Superionic Modulation of PMMA-Assisted Suspended Few-Layer Graphene Nanocomposite for High-Performance Photodetectors.

Graphene is receiving significant attention for use in optoelectronic devices because it exhibits a wide range of desirable electrical properties. Although modified graphene that is fabricated on quantum dots (or similar integration strategies) has shown promise, it has not overcome the requirement for high-speed applications and highly sensitive detection. Herein, we report ion-modulated graphene composite nanostructures that were incorporated into photodetectors.

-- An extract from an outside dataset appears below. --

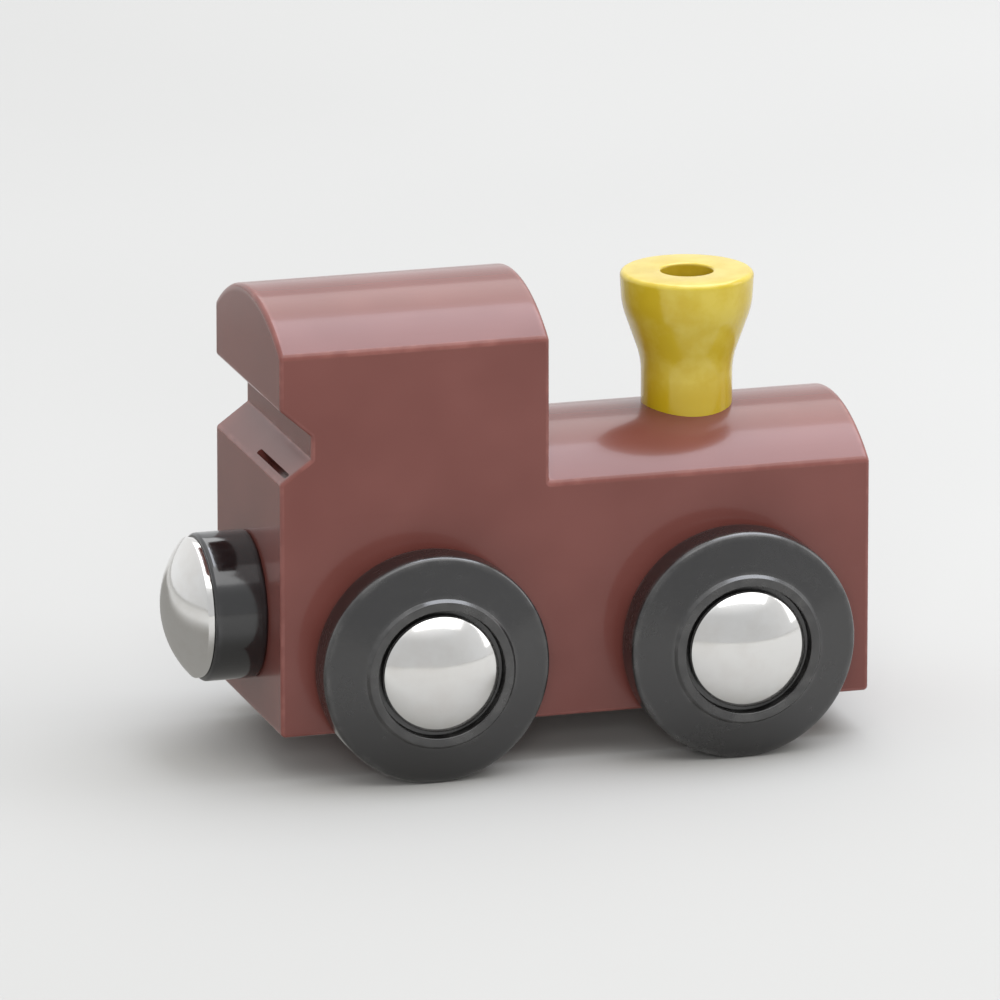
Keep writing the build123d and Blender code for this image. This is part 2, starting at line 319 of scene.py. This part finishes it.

We focus on the dynamical properties of the novel photodetector, and they exhibit extraordinary photoelectric performances (photoresponsivity ~1 A/W, response time ~100 μs) over a broad range of wavelengths from 405 nm to 1064 nm (the maximum external quantum efficiency is greater than 300% at 635 nm with a 10 kHz chopping frequency). A theoretical model was proposed in this paper, and it is in a good agreement with our experimental results. The dynamic analyses further confirmed the dissociation and recombination of ion-electron bound states to be responsible for the fast and sensitive photoresponse from the composite samples. Although ion-modulated optoelectronic nanomaterials are rarely studied, they require further exploration as they offer new insights and alternatives in nanomaterial research.